-- begin Dataset content --

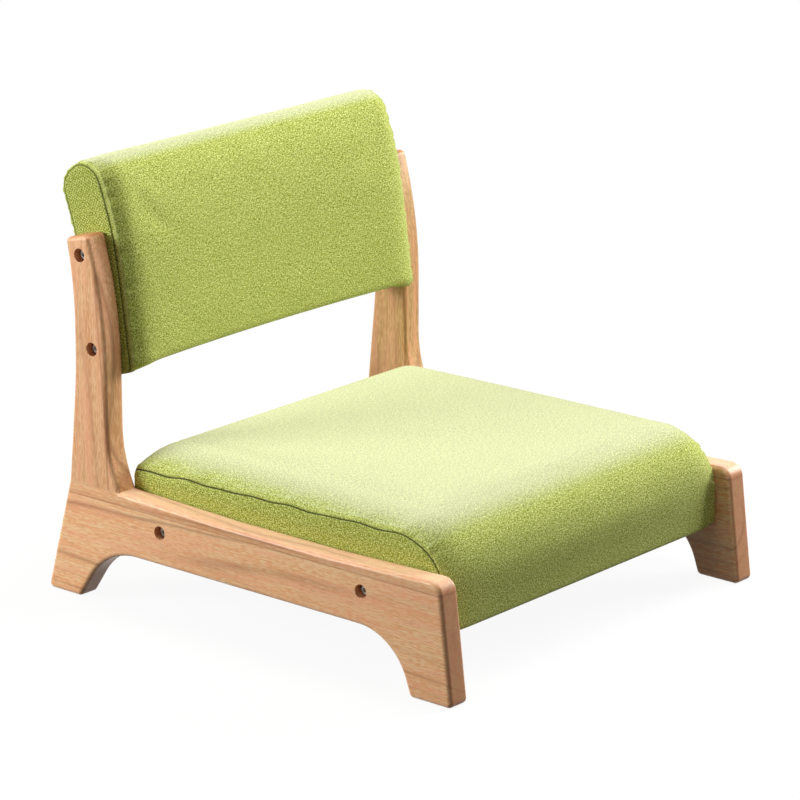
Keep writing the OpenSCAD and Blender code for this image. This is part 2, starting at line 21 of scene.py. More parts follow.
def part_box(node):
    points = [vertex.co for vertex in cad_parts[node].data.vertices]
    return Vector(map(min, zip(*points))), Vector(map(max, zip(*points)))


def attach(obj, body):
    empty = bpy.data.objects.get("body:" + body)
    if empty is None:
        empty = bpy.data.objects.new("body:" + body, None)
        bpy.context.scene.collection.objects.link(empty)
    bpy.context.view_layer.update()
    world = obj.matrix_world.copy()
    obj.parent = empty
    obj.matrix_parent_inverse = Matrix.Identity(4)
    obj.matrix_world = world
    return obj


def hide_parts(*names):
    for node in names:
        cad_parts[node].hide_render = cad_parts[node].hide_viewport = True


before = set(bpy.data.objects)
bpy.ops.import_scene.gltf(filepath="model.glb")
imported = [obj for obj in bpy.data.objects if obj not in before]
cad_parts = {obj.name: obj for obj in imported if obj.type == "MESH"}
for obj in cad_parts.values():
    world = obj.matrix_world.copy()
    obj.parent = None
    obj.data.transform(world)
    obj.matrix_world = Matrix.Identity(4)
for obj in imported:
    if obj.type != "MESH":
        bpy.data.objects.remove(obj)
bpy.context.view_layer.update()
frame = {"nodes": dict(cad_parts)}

-- end Dataset content --

**Goal**
Would you reproduce the material above in full, exactly as given?

**Output of the exercise**
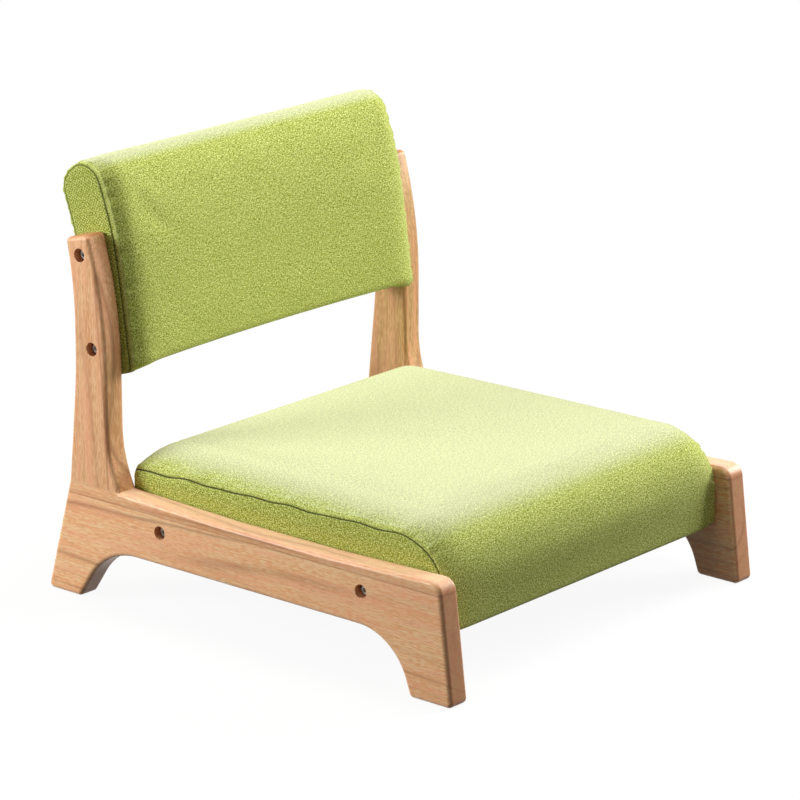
Keep writing the OpenSCAD and Blender code for this image. This is part 2, starting at line 21 of scene.py. More parts follow.
def part_box(node):
    points = [vertex.co for vertex in cad_parts[node].data.vertices]
    return Vector(map(min, zip(*points))), Vector(map(max, zip(*points)))


def attach(obj, body):
    empty = bpy.data.objects.get("body:" + body)
    if empty is None:
        empty = bpy.data.objects.new("body:" + body, None)
        bpy.context.scene.collection.objects.link(empty)
    bpy.context.view_layer.update()
    world = obj.matrix_world.copy()
    obj.parent = empty
    obj.matrix_parent_inverse = Matrix.Identity(4)
    obj.matrix_world = world
    return obj


def hide_parts(*names):
    for node in names:
        cad_parts[node].hide_render = cad_parts[node].hide_viewport = True


before = set(bpy.data.objects)
bpy.ops.import_scene.gltf(filepath="model.glb")
imported = [obj for obj in bpy.data.objects if obj not in before]
cad_parts = {obj.name: obj for obj in imported if obj.type == "MESH"}
for obj in cad_parts.values():
    world = obj.matrix_world.copy()
    obj.parent = None
    obj.data.transform(world)
    obj.matrix_world = Matrix.Identity(4)
for obj in imported:
    if obj.type != "MESH":
        bpy.data.objects.remove(obj)
bpy.context.view_layer.update()
frame = {"nodes": dict(cad_parts)}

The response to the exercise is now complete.